= Rose's Turn =

1959 song from musical Gypsy

"Rose's Turn" is a song from the musical Gypsy. It has been performed by such actresses as Ethel Merman (who originated the role of Rose on Broadway), Bette Midler, Angela Lansbury, Tyne Daly, Betty Buckley, Patti LuPone, Bernadette Peters, Imelda Staunton, and Audra McDonald. The song is often regarded as the pinnacle of the eleven o'clock number.

==Synopsis==
The song "occurs at the point when Mama Rose realizes the frustrations of having little to show for the sacrifices that have left her with two seemingly ungrateful children." At this point in the show, Mama Rose is "a character whose dreams were too strong and whose heart held her own feelings hostage to make those dreams come true." She "finally drops her facade and admits her frustration and despair." Pittsburgh Post-Gazette argues the "unmasking of her psyche" takes place during the song.

==Production==
The song was written by Jule Styne with lyrics by Stephen Sondheim. As the finale, it contains a number of callbacks to songs from earlier in the show.
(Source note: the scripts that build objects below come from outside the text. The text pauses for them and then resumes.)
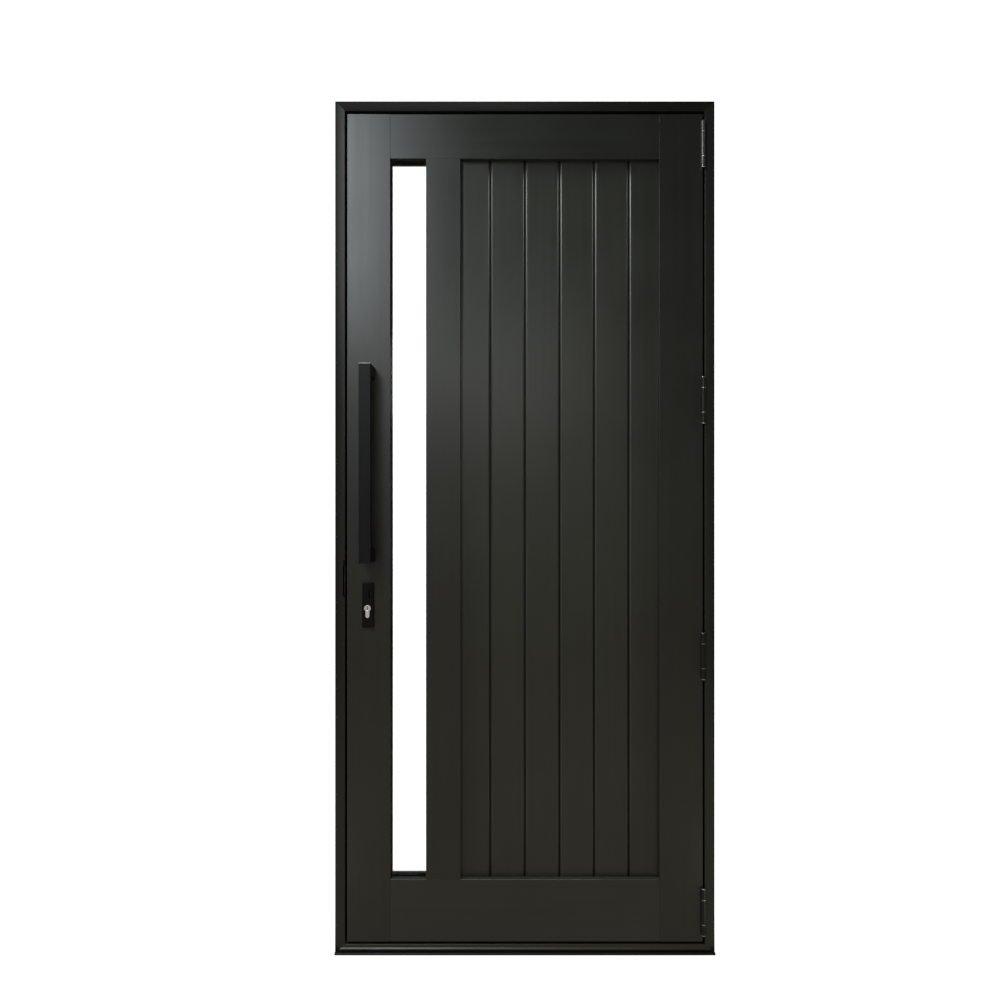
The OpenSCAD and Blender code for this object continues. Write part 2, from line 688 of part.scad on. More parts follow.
// A hollow board with a groove on its left edge and, but for the last one, a tongue on its right
module board(i) color(coat) {
    w = (i == BOARDS ? pitch - last_trim : pitch - board_gap);
    t = (i == BOARDS ? 0 : tongue_l);
    m = board_t / 2;
    groove = tongue_l + clear;
    side = (sqrt(2) - 1) * board_wall; // keeps the wall behind a chamfer as thick as the others
    translate([board_x0 + (i - 1) * pitch, board_y, board_z0]) linear_extrude(board_z1 - board_z0)
        difference() {
            polygon([[vee, 0], [w - vee, 0], [w, vee], [w, m - tongue_t / 2],
                     [w + t, m - tongue_t / 2], [w + t, m + tongue_t / 2], [w, m + tongue_t / 2],
                     [w, board_t - vee], [w - vee, board_t], [vee, board_t], [0, board_t - vee],
                     [0, m + tongue_t / 2 + seat], [groove, m + tongue_t / 2 + seat],
                     [groove, m - tongue_t / 2 - seat], [0, m - tongue_t / 2 - seat], [0, vee]]);
            polygon([[groove + board_wall, board_wall], [w - vee - side, board_wall],
                     [w - board_wall, vee + side], [w - board_wall, board_t - vee - side],
                     [w - vee - side, board_t - board_wall], [groove + board_wall, board_t - board_wall]]);
        }
}

// Foam tape between the lips and the boards
module panel_tape() color(rubber)
    ring([panel_x0 - tape_in - tape_w, open_z0 - tape_in - tape_w],
         [panel_x1 + tape_in + tape_w, open_z1 + tape_in + tape_w],
         tape_w, y_front + lip_d, board_y);

// Four hollow beads that fill a rebate from y to the back of the leaf
module beads(x0, x1, y) {
    t = bead_wall;
    for (x = [x0 - lip_w, x1]) difference() {
        box([x, y, rebate_z0], [x + lip_w, y_back, rebate_z1]);
        box([x + t, y + t, rebate_z0 - cut], [x + lip_w - t, y_back - t, rebate_z1 + cut]);
    }
    for (z = [rebate_z0, open_z1]) difference() {
        box([x0, y, z], [x1, y_back, z + lip_w]);
        box([x0 - cut, y + t, z + t], [x1 + cut, y_back - t, z + lip_w - t]);
    }
}

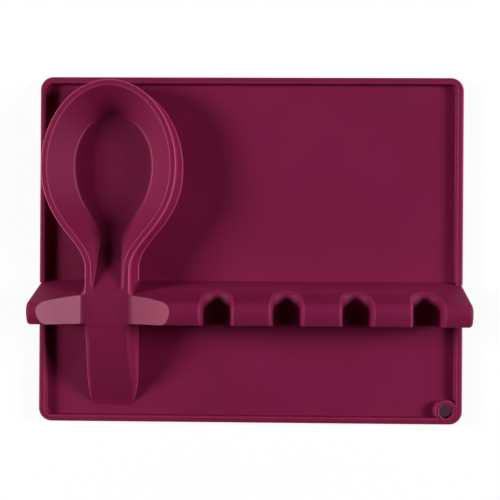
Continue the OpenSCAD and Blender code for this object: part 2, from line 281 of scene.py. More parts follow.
silicone = dict(
    deep=fromScreen(104, 6, 50), body=fromScreen(115, 9, 58), bloom=fromScreen(130, 18, 70),
    mottleScale=14, grainScale=1500, grainBump=0.09, waveScale=55, waveBump=0.04,
    edge=fromScreen(192, 70, 114), worn=0.0, rough=(0.6, 0.7),
    sheen=0.0, sheenTint=fromScreen(210, 130, 160), ior=1.29)
# the wings' finish: its paler colours are partly the frosted surface and partly painted sheen, the whitish
# reflection of the lamps
frostedWithSheen = dict(
    deep=fromScreen(134, 50, 80), body=fromScreen(147, 56, 87), bloom=fromScreen(164, 78, 108),
    mottleScale=60, grainScale=2200, grainBump=0.22, waveScale=90, waveBump=0.05,
    edge=fromScreen(196, 128, 152), worn=0.7, rough=(0.7, 0.85),
    sheen=0.05, sheenTint=fromScreen(230, 170, 190), ior=1.41)
pattern = dict(  # what both share
    # detail and roughness of each noise
    mottle=(5.0, 0.6), specks=(2.0, 0.7), waves=(2.0, 0.5), dust=(4.0, 0.75),
    mottleShare=0.4, specksShare=0.12, base=0.24, stops=(0.32, 0.5, 0.86),
    dustScale=420.0, dustFrom=0.62, dustTo=0.8, dustMost=0.35, dustShare=0.3,
    # the worn pad starts between these, in metres along X
    wornFrom=-0.083, wornTo=-0.087, wornSpecks=1.6, wornLess=0.3,
    roughSpecks=0.3, roughFrom=0.4, roughTo=0.9,
    waveDepth=0.002, grainDepth=0.0004, sheenRough=0.45)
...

Bette Midler, who performed the show in the television movie, said the song is her favorite piece from the show: "It's a terrifying piece of music because it's one of the two most famous arias in the musical comedy lexicon, the other being 'Soliloquy' from Carousel."

==Critical reception==
Chicago magazine described it as "show-stopping." Michael Kuchwara, notable theater critic for the Associated Press, described it as a "blazing finale." The Hour named it a "showstopping tour-de-force." The Spokesman-Review wrote the song "may not match the other songs for lyrics and melodic value, but its emotional effect is riveting", and described it as a "magical moment." Boca Raton News names it a "torch song" and the "dramatic high point." Toledo Blade wrote "when [Mama Rose] sings 'Rose's Turn', a touching reflection of who she is and what she gave up for her daughters, we finally understand the passions that drove her." Kuchwara in another AP review called it a "stunning musical soliloquy," adding "it's here where Rose pours out her true feelings, letting the rage and frustration of a stymied life explode." Variety called it "one of the most affecting songs of the musical theater."

=== Glee version ===
"Rose's Turn" was featured on the Glee episode “Laryngitis” in 2010, sung by Kurt Hummel (Chris Colfer). It was released on the deluxe version of Glee: The Music, Volume 3 Showstoppers the same year.